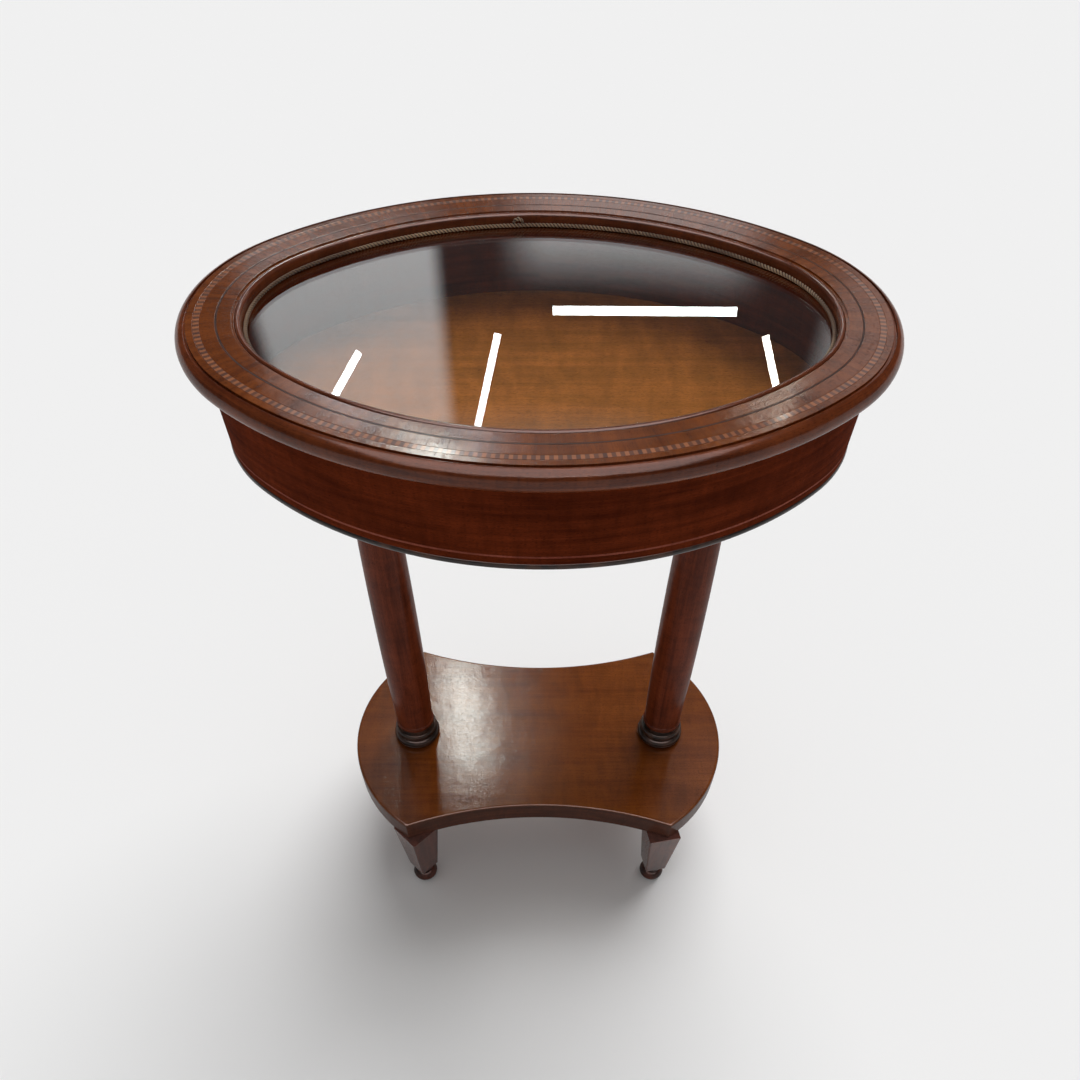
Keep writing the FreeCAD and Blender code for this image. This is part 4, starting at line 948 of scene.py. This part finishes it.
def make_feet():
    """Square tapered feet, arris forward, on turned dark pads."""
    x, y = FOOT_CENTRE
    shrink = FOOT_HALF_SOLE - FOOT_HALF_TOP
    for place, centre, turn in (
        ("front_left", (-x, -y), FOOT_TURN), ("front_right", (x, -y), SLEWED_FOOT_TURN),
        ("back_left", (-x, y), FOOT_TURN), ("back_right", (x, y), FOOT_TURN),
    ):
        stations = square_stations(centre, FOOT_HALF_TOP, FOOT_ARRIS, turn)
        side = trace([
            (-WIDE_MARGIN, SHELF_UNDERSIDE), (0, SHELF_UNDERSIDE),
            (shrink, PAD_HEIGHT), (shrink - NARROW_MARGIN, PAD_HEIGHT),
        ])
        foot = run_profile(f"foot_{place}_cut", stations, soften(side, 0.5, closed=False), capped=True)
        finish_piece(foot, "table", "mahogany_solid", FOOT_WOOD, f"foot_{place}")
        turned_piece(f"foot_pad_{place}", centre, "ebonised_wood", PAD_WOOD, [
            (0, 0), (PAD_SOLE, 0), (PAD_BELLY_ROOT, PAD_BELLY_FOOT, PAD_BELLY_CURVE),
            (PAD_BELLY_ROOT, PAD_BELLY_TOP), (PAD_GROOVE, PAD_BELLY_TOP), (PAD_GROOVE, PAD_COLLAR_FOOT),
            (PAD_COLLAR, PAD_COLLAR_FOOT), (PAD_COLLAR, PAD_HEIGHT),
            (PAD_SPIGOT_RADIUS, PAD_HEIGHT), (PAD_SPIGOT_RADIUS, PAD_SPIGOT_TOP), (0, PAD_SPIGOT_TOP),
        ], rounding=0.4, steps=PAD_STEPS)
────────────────
▶ [WRITTEN PROBLEM]
Recopy the whole listing exactly.

▶ [ANSWER IN FULL]
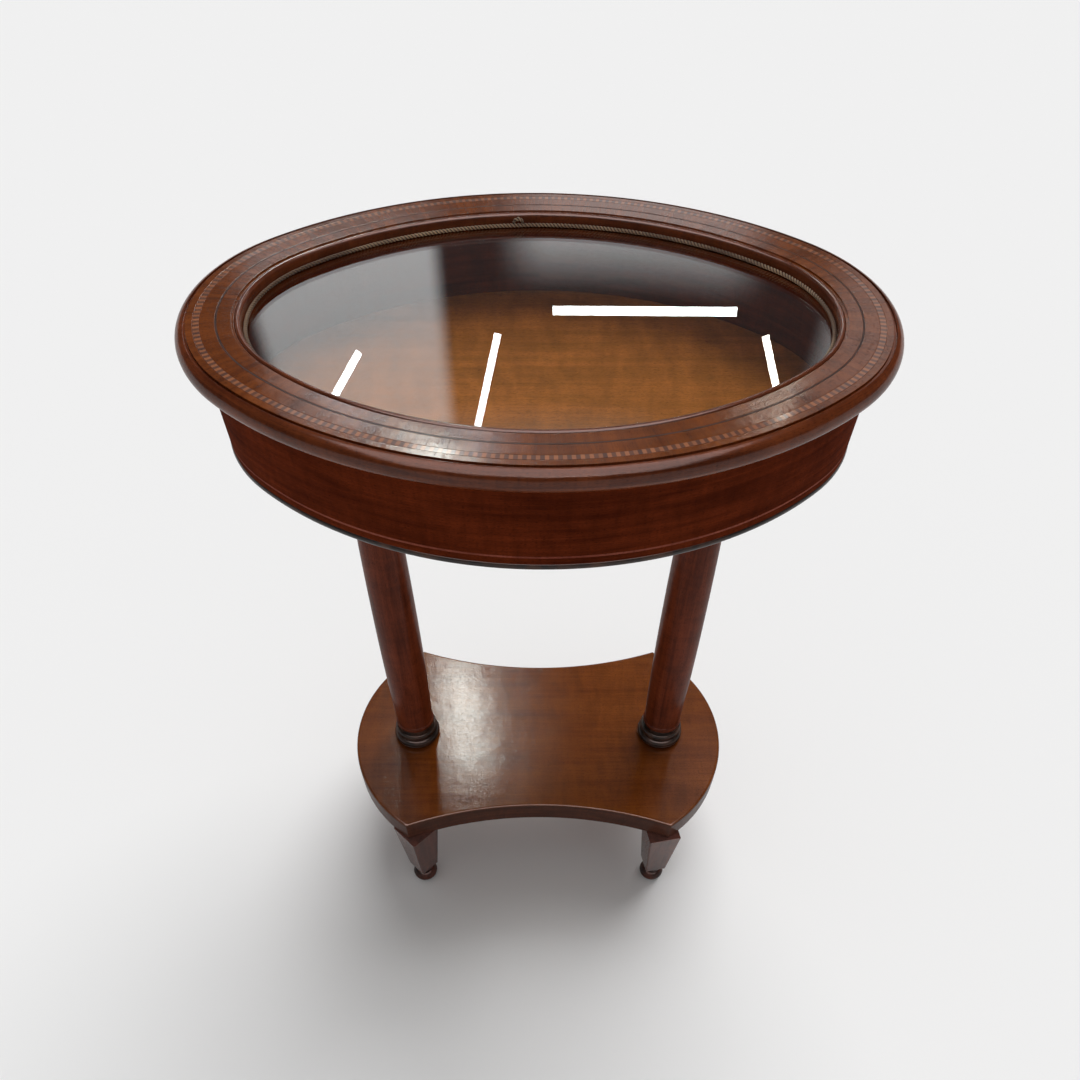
Keep writing the FreeCAD and Blender code for this image. This is part 4, starting at line 948 of scene.py. This part finishes it.
def make_feet():
    """Square tapered feet, arris forward, on turned dark pads."""
    x, y = FOOT_CENTRE
    shrink = FOOT_HALF_SOLE - FOOT_HALF_TOP
    for place, centre, turn in (
        ("front_left", (-x, -y), FOOT_TURN), ("front_right", (x, -y), SLEWED_FOOT_TURN),
        ("back_left", (-x, y), FOOT_TURN), ("back_right", (x, y), FOOT_TURN),
    ):
        stations = square_stations(centre, FOOT_HALF_TOP, FOOT_ARRIS, turn)
        side = trace([
            (-WIDE_MARGIN, SHELF_UNDERSIDE), (0, SHELF_UNDERSIDE),
            (shrink, PAD_HEIGHT), (shrink - NARROW_MARGIN, PAD_HEIGHT),
        ])
        foot = run_profile(f"foot_{place}_cut", stations, soften(side, 0.5, closed=False), capped=True)
        finish_piece(foot, "table", "mahogany_solid", FOOT_WOOD, f"foot_{place}")
        turned_piece(f"foot_pad_{place}", centre, "ebonised_wood", PAD_WOOD, [
            (0, 0), (PAD_SOLE, 0), (PAD_BELLY_ROOT, PAD_BELLY_FOOT, PAD_BELLY_CURVE),
            (PAD_BELLY_ROOT, PAD_BELLY_TOP), (PAD_GROOVE, PAD_BELLY_TOP), (PAD_GROOVE, PAD_COLLAR_FOOT),
            (PAD_COLLAR, PAD_COLLAR_FOOT), (PAD_COLLAR, PAD_HEIGHT),
            (PAD_SPIGOT_RADIUS, PAD_HEIGHT), (PAD_SPIGOT_RADIUS, PAD_SPIGOT_TOP), (0, PAD_SPIGOT_TOP),
        ], rounding=0.4, steps=PAD_STEPS)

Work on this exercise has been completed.